AWS has an API for all of their services, and the various SDKs give you access to them. For example, I can use AWS’s Java SDK to manage an API Gateway. If I wanted to script some custom deployment process, I could do so with the SDK, managing all the state, etc. myself. You could probably even re-implement the CloudFormation service with the various underlying APIs... The APIs have varying levels of documentation though. E.g. CloudFormation Java APIs are only mentioned in the raw API reference, not the friendlier Developer Guide.
I find that the difference for me is that the CDK codifies the CloudFormation JSON/YAML. First response, is great ya okay in code but the benefit on the code side of things is you can write unit testing against the code. Therefore you get to build that sense of security or insurance policy against the provisioned services in the CDK.
There are other ways to test CF, however, with a dev background, this feels more comfortable.

How to programmatically recreate resources done via AWS consoles?

I am trying to programmatically recreate a bunch of AWS resources that were created/configured manually via AWS consoles.
The AWS consoles do a lot for you.
For example, you can create a Lambda function with an Api-Gateway trigger in about 10 seconds using the AWS console.
The console is doing a lot of magic under the covers, defining and configuring resources such as policies, stages, permissions, models, etc.
In theory, CloudTrail is supposed to allow me to see what exactly is happening under the covers, but it seems to be silent in this case (i.e. Lambda function with Api-Gateway trigger).
I can play hide and seek and do extensive dumps using the CLI to list stages, policies, export api definitions, etc. etc. and look for the differences but is there an easier way? - like some way to trace the REST calls that the console is creating when it does all its magic?
Note: CloudFormer could have helped but it is only half-written software (Hey Amazon!) and only covers about a third of the resources I have defined. Does embracing Cloudformation imply not using these great time-saving consoles?
CloudFormation and other Infrastructure as code services are there to lessen the clicks you make while using AWS console or any other cloud console to manage your resources.
But these come in handy when you have to spin up resources which will be having almost the same configurations and software stack.
If you use CloudFormation you will be able to define the policies according to your need, which OS image to use, which stack to install etc. etc. it provides you minute control over your resources.
I suggest if you have to deploy these resources multiple times then create a CloudFormation template and use it.
So, I would suggest that rather than finding a way to recreate the code from your current infrastructure, create a CloudFormation template and use it for future needs.
If you need something easier than your current flow, this is it, as you just have to write your required configuration once.
Hashicorp Terraform is also a good alternative to AWS CloudFormation. You can use Terraforming to export the current infrastructure into Terraform readable files.

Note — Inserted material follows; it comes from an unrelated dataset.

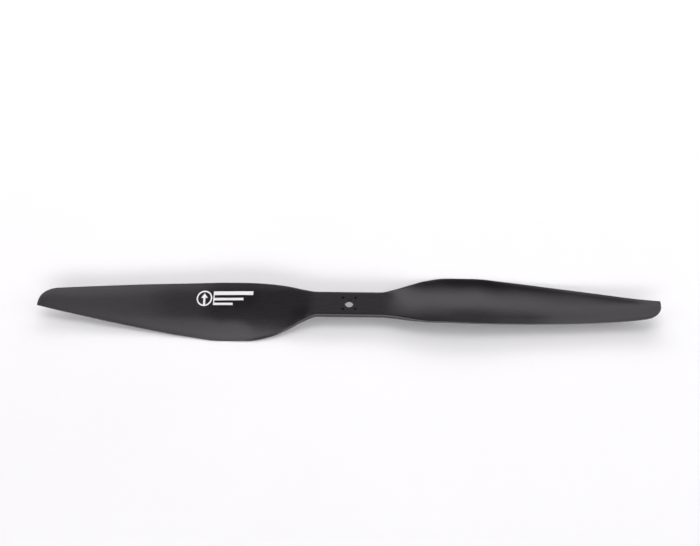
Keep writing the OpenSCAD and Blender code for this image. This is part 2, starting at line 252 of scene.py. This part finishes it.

Does CloudFormation's "create-change-set" feature allow to separate planning from execution?

When deciding between Terraform and AWS CloudFormation, one advantage generally associated with Terraform is the separation of planning (terraform plan) and execution (terraform apply).
I recently heard about CloudFormation's create-change-set feature, which is described as:
Creates a list of changes that will be applied to a stack so that you can review the changes before executing them.
In Updating Stacks Using Change Sets from the AWS documentation, they describe the recommended update process.
Now I wonder:
Doesn't create-change-set also allow to separate planning from execution?
If not, what are the shortcomings in comparison with Terraform's plan & apply?
Background: Examples where the separation is emphasized as a significant advantage:
Official comparison on terraform.io:
Terraform also separates the planning phase from the execution phase, by using the concept of an execution plan. By running terraform plan, the current state is refreshed and the configuration is consulted to generate an action plan. The plan includes all actions to be taken: which resources will be created, destroyed or modified. It can be inspected by operators to ensure it is exactly what is expected.
[...]
Terraform lets operators apply changes with confidence, as they know exactly what will happen beforehand.
(Possibly outdated) Blog post from 2014 comparing Terraform and CloudFormation:
Infrastructure Updates: This is the absolute killer feature of Terraform. Terraform has a separate planning and execution phase. The planning phase shows which resources will be created, modified and destroyed. It gives you complete control of how your changes will affect the existing environment, which is quite crucial. This was one of the main reasons why we went ahead with Terraform. CloudFormation does not show you what changes it is going to make to the environment.
A CloudFormation Change Set is an analogous object to a Terraform plan saved in a plan file. Its core functionality is the same: inspect a report of the changes required to reach a new desired state, and then apply those changes.
When Terraform was originally created, CloudFormation did not have this feature. The documentation you have found was accurate at the time it was written, but with the release of Change Sets there is not a significant difference in this regard.
The other difference covered in the official comparison still applies, however:
Terraform similarly uses configuration files to detail the
infrastructure setup, but it goes further by being both cloud-agnostic
and enabling multiple providers and services to be combined and
composed. For example, Terraform can be used to orchestrate an AWS and
OpenStack cluster simultaneously, while enabling 3rd-party providers
like Cloudflare and DNSimple to be integrated to provide CDN and DNS
services. This enables Terraform to represent and manage the entire
infrastructure with its supporting services, instead of only the
subset that exists within a single provider. It provides a single
unified syntax, instead of requiring operators to use independent and
non-interoperable tools for each platform and service.